_SET TASK_
Write out all of the entries exactly, please.

_ENTRIES PROVIDED_

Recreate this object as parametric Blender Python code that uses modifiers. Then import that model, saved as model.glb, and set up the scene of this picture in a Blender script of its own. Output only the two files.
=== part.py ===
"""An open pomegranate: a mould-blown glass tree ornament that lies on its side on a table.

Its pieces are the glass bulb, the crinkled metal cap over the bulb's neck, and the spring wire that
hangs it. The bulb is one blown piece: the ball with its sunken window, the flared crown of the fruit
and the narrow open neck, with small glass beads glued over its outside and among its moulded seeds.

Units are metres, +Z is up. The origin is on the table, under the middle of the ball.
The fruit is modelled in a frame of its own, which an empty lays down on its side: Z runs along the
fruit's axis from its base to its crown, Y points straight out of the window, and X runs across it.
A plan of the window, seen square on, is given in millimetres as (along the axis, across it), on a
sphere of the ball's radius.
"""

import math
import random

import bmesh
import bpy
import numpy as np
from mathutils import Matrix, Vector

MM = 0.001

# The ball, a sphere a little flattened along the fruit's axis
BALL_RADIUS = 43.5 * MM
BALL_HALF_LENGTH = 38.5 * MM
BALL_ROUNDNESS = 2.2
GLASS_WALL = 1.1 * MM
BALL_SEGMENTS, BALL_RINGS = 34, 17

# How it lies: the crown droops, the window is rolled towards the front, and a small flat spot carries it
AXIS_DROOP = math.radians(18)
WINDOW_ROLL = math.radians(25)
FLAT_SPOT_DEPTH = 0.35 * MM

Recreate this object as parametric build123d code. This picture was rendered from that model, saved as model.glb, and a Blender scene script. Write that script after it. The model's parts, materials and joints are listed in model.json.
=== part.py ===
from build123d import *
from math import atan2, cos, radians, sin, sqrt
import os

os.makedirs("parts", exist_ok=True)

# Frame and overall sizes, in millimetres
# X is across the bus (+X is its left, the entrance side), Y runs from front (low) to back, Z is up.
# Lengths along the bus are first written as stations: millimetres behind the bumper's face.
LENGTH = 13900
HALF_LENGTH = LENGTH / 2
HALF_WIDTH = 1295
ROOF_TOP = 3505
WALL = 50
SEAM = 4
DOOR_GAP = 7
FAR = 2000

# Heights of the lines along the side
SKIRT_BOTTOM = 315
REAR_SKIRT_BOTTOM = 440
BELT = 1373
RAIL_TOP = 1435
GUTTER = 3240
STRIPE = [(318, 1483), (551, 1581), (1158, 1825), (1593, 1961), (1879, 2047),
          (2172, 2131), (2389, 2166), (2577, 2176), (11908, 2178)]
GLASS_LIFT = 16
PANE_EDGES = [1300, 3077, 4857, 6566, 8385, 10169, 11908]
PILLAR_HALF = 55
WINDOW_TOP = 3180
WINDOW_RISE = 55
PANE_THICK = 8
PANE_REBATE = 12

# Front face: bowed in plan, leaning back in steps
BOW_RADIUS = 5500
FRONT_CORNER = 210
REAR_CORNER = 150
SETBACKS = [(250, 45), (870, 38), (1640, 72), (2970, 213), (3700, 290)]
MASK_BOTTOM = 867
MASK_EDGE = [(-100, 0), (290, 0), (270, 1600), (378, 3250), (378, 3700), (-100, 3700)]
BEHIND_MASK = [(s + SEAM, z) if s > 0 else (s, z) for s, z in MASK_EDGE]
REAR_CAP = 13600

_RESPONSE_
Recreate this object as parametric Blender Python code that uses modifiers. Then import that model, saved as model.glb, and set up the scene of this picture in a Blender script of its own. Output only the two files.
=== part.py ===
"""An open pomegranate: a mould-blown glass tree ornament that lies on its side on a table.

Its pieces are the glass bulb, the crinkled metal cap over the bulb's neck, and the spring wire that
hangs it. The bulb is one blown piece: the ball with its sunken window, the flared crown of the fruit
and the narrow open neck, with small glass beads glued over its outside and among its moulded seeds.

Units are metres, +Z is up. The origin is on the table, under the middle of the ball.
The fruit is modelled in a frame of its own, which an empty lays down on its side: Z runs along the
fruit's axis from its base to its crown, Y points straight out of the window, and X runs across it.
A plan of the window, seen square on, is given in millimetres as (along the axis, across it), on a
sphere of the ball's radius.
"""

import math
import random

import bmesh
import bpy
import numpy as np
from mathutils import Matrix, Vector

MM = 0.001

# The ball, a sphere a little flattened along the fruit's axis
BALL_RADIUS = 43.5 * MM
BALL_HALF_LENGTH = 38.5 * MM
BALL_ROUNDNESS = 2.2
GLASS_WALL = 1.1 * MM
BALL_SEGMENTS, BALL_RINGS = 34, 17

# How it lies: the crown droops, the window is rolled towards the front, and a small flat spot carries it
AXIS_DROOP = math.radians(18)
WINDOW_ROLL = math.radians(25)
FLAT_SPOT_DEPTH = 0.35 * MM

Recreate this object as parametric build123d code. This picture was rendered from that model, saved as model.glb, and a Blender scene script. Write that script after it. The model's parts, materials and joints are listed in model.json.
=== part.py ===
from build123d import *
from math import atan2, cos, radians, sin, sqrt
import os

os.makedirs("parts", exist_ok=True)

# Frame and overall sizes, in millimetres
# X is across the bus (+X is its left, the entrance side), Y runs from front (low) to back, Z is up.
# Lengths along the bus are first written as stations: millimetres behind the bumper's face.
LENGTH = 13900
HALF_LENGTH = LENGTH / 2
HALF_WIDTH = 1295
ROOF_TOP = 3505
WALL = 50
SEAM = 4
DOOR_GAP = 7
FAR = 2000

# Heights of the lines along the side
SKIRT_BOTTOM = 315
REAR_SKIRT_BOTTOM = 440
BELT = 1373
RAIL_TOP = 1435
GUTTER = 3240
STRIPE = [(318, 1483), (551, 1581), (1158, 1825), (1593, 1961), (1879, 2047),
          (2172, 2131), (2389, 2166), (2577, 2176), (11908, 2178)]
GLASS_LIFT = 16
PANE_EDGES = [1300, 3077, 4857, 6566, 8385, 10169, 11908]
PILLAR_HALF = 55
WINDOW_TOP = 3180
WINDOW_RISE = 55
PANE_THICK = 8
PANE_REBATE = 12

# Front face: bowed in plan, leaning back in steps
BOW_RADIUS = 5500
FRONT_CORNER = 210
REAR_CORNER = 150
SETBACKS = [(250, 45), (870, 38), (1640, 72), (2970, 213), (3700, 290)]
MASK_BOTTOM = 867
MASK_EDGE = [(-100, 0), (290, 0), (270, 1600), (378, 3250), (378, 3700), (-100, 3700)]
BEHIND_MASK = [(s + SEAM, z) if s > 0 else (s, z) for s, z in MASK_EDGE]
REAR_CAP = 13600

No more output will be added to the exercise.